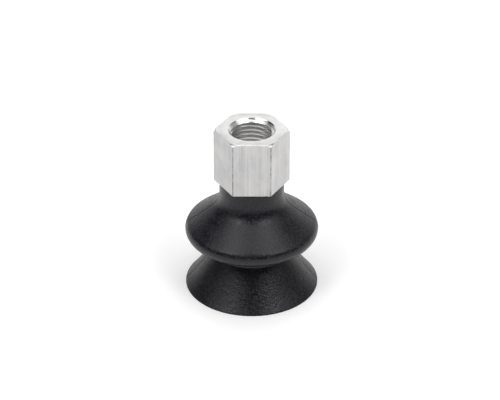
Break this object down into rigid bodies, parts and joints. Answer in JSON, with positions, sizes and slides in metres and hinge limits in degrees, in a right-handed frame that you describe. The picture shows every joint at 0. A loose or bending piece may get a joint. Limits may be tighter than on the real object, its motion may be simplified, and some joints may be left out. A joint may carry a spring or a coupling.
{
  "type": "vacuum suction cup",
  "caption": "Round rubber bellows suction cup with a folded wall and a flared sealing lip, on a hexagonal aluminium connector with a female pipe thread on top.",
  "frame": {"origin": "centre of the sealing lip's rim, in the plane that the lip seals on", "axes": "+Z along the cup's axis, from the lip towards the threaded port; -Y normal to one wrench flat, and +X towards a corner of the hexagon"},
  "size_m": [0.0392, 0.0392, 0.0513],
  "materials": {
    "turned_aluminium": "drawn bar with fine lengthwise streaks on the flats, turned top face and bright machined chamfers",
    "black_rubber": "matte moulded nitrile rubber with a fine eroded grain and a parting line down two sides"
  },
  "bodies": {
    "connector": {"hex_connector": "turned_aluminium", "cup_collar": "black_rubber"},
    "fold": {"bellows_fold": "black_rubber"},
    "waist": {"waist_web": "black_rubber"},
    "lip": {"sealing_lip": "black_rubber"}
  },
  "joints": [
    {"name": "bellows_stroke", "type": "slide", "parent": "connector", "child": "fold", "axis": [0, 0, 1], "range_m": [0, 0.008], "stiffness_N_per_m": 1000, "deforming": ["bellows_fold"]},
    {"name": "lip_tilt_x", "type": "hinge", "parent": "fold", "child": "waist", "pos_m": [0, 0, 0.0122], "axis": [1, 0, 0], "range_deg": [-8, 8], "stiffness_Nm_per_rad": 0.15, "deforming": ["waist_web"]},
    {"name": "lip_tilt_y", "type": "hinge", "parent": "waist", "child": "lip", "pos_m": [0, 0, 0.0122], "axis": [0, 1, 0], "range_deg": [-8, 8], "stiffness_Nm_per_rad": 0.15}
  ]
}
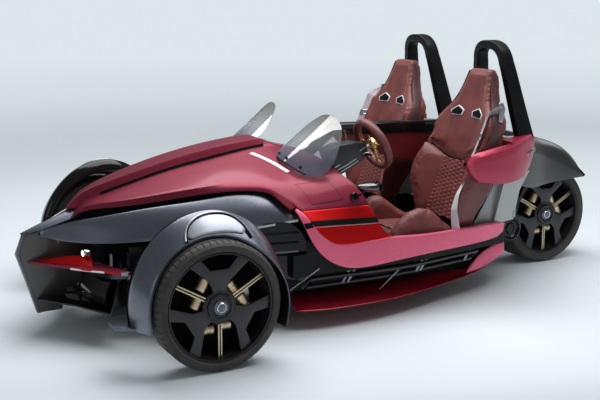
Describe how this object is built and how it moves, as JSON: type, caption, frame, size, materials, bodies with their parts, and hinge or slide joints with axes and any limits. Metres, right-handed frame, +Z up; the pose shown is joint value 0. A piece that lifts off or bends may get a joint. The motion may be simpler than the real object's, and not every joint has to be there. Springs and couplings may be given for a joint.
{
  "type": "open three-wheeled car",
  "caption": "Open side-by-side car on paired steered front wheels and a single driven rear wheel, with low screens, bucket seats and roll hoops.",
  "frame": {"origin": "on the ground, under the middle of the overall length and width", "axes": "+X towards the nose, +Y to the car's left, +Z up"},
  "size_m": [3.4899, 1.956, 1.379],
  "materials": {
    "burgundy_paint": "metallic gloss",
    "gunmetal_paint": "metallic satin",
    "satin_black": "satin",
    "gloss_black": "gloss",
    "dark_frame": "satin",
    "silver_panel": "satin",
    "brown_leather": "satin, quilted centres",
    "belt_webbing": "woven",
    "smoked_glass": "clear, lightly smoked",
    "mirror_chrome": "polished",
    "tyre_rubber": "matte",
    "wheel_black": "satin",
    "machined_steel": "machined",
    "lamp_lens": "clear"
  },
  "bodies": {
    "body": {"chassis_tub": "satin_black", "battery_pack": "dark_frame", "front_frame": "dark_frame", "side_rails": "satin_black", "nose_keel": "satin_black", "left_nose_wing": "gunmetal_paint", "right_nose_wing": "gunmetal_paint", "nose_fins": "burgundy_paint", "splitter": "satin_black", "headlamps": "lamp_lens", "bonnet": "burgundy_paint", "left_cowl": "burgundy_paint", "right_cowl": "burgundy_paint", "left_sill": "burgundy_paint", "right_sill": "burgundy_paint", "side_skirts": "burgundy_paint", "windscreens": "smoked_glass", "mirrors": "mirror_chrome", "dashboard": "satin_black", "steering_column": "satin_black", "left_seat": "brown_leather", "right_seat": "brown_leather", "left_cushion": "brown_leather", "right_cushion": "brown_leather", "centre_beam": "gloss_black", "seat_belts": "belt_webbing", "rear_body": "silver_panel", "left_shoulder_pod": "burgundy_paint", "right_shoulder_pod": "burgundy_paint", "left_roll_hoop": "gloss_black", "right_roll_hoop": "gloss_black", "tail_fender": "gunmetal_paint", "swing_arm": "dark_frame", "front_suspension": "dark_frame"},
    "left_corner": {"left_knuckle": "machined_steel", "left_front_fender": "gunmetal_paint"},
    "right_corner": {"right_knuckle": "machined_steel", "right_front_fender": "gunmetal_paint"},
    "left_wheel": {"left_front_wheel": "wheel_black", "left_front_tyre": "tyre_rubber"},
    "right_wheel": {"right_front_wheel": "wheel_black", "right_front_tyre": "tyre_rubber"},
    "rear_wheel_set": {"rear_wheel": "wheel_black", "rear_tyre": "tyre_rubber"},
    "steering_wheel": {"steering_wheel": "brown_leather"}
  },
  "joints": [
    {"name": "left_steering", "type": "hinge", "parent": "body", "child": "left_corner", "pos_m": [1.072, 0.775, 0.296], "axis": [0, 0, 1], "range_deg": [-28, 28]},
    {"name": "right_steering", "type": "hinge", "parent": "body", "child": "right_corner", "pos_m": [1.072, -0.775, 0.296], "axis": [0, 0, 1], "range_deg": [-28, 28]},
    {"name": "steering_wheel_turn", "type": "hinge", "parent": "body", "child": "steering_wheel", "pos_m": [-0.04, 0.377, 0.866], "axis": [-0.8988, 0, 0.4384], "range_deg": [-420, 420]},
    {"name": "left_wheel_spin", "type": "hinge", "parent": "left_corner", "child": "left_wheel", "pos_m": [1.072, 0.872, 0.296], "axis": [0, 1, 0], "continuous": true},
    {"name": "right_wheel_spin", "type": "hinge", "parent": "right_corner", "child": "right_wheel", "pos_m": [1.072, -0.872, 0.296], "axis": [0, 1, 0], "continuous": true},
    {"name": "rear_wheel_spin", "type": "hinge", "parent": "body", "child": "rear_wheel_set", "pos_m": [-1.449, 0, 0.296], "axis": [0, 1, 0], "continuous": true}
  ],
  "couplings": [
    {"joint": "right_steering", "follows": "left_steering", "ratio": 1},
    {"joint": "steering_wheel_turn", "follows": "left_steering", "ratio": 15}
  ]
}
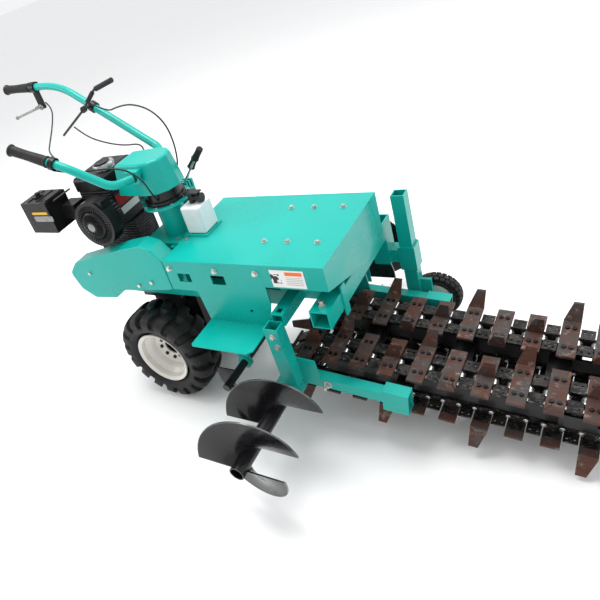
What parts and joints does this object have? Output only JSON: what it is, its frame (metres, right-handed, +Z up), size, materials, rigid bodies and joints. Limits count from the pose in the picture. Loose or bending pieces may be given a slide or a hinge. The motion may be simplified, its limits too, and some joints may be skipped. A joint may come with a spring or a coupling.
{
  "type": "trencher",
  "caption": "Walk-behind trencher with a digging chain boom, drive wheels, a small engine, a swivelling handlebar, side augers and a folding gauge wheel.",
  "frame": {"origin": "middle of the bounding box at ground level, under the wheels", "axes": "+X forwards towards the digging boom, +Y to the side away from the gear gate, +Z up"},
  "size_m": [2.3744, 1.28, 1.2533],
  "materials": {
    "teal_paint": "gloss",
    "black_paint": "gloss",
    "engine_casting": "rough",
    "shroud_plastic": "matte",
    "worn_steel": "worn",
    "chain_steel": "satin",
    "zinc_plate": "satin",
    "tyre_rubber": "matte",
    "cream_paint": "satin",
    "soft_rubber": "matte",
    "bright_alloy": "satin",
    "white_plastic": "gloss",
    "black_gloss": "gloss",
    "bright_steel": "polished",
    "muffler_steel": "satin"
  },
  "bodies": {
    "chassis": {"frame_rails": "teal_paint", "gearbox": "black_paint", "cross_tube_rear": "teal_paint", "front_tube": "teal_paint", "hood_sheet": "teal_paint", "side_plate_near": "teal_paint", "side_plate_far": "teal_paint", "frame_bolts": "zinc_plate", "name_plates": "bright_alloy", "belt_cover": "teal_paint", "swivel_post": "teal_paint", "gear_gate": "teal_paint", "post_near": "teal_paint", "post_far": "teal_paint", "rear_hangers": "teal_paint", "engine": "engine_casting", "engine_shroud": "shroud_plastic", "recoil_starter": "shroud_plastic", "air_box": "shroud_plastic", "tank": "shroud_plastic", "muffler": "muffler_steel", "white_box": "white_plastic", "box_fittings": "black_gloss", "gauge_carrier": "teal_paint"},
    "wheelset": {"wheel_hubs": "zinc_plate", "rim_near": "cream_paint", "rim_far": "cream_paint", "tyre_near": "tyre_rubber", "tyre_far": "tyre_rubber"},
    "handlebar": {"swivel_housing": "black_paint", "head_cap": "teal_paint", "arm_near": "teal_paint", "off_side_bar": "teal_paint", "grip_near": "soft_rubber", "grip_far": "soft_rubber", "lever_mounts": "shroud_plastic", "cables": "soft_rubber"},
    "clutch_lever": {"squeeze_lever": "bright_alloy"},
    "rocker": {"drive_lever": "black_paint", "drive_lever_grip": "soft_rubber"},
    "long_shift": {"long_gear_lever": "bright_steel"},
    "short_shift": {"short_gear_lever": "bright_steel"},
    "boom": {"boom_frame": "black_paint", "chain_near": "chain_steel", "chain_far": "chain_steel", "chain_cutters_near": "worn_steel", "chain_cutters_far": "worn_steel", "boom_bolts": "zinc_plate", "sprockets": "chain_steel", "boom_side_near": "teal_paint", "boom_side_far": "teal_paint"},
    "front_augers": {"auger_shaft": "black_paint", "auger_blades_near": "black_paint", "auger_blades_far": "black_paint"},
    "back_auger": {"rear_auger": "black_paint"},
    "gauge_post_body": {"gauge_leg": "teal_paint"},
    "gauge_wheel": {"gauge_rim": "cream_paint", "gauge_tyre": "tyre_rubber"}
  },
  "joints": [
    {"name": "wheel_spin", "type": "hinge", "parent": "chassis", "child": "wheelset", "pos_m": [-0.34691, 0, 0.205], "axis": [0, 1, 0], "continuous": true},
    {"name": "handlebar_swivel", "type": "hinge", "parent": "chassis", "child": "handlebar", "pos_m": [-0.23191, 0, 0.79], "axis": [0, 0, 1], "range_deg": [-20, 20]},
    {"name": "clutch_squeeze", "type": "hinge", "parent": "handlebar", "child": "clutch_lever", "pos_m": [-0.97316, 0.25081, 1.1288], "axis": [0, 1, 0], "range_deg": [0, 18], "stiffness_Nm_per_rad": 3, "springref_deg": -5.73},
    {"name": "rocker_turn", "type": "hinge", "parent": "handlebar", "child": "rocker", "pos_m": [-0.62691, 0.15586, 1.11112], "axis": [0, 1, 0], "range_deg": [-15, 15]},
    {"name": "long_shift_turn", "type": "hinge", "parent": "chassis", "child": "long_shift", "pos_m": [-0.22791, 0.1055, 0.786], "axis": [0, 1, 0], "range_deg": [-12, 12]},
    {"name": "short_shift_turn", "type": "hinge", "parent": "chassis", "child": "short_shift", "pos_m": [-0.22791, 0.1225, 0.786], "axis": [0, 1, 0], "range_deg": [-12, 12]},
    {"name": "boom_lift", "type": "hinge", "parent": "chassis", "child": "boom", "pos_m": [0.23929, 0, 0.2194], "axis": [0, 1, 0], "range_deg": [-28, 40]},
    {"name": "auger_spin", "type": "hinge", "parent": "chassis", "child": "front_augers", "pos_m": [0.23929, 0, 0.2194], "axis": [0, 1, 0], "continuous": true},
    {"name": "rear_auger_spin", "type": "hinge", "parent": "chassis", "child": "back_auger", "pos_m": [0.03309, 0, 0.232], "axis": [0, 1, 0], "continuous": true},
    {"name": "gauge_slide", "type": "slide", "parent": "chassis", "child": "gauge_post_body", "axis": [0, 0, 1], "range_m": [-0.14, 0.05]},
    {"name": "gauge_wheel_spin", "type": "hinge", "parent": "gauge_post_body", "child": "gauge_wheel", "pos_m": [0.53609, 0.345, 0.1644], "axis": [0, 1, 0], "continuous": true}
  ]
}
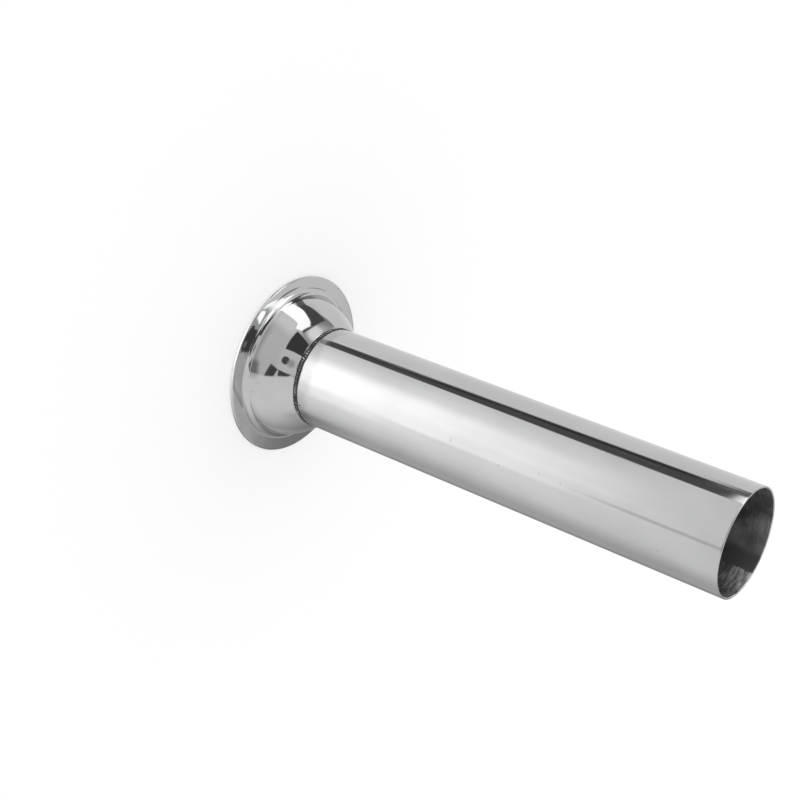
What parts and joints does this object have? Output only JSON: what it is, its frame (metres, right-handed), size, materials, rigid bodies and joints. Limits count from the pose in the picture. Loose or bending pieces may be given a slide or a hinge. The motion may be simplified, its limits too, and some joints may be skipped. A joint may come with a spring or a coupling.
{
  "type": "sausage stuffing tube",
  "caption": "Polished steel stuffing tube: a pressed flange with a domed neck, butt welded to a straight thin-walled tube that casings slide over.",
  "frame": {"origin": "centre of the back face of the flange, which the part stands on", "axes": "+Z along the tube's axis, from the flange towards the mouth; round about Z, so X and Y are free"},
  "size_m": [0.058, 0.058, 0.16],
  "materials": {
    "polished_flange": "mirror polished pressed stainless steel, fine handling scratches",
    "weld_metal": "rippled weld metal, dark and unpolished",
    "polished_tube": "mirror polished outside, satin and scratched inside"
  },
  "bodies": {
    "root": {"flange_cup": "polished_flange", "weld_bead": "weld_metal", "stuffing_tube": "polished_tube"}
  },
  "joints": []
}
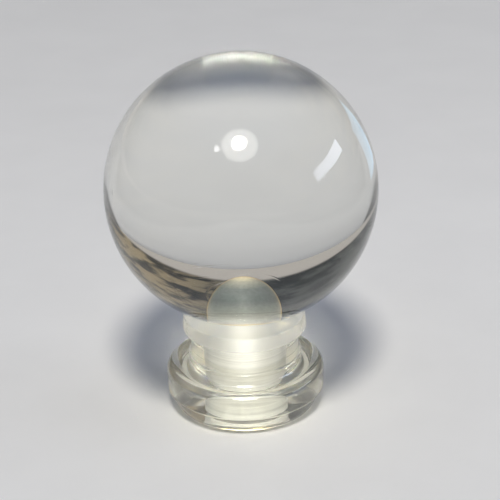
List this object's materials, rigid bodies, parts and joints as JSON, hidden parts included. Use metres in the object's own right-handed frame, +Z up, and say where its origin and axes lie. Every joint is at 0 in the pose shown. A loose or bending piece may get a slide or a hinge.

● ● ●

* EXERCISE BRIEF
Scan the listing above and identify each line holding the string "What"; copy every such line.

* COMPLETED EXERCISE
What parts and joints does this object have? Output only JSON: what it is, its frame (metres, right-handed, +Z up), size, materials, rigid bodies and joints. Limits count from the pose in the picture. Loose or bending pieces may be given a slide or a hinge. The motion may be simplified, its limits too, and some joints may be skipped. A joint may come with a spring or a coupling.
What parts and joints does this object have? Output only JSON: what it is, its frame (metres, right-handed), size, materials, rigid bodies and joints. Limits count from the pose in the picture. Loose or bending pieces may be given a slide or a hinge. The motion may be simplified, its limits too, and some joints may be skipped. A joint may come with a spring or a coupling.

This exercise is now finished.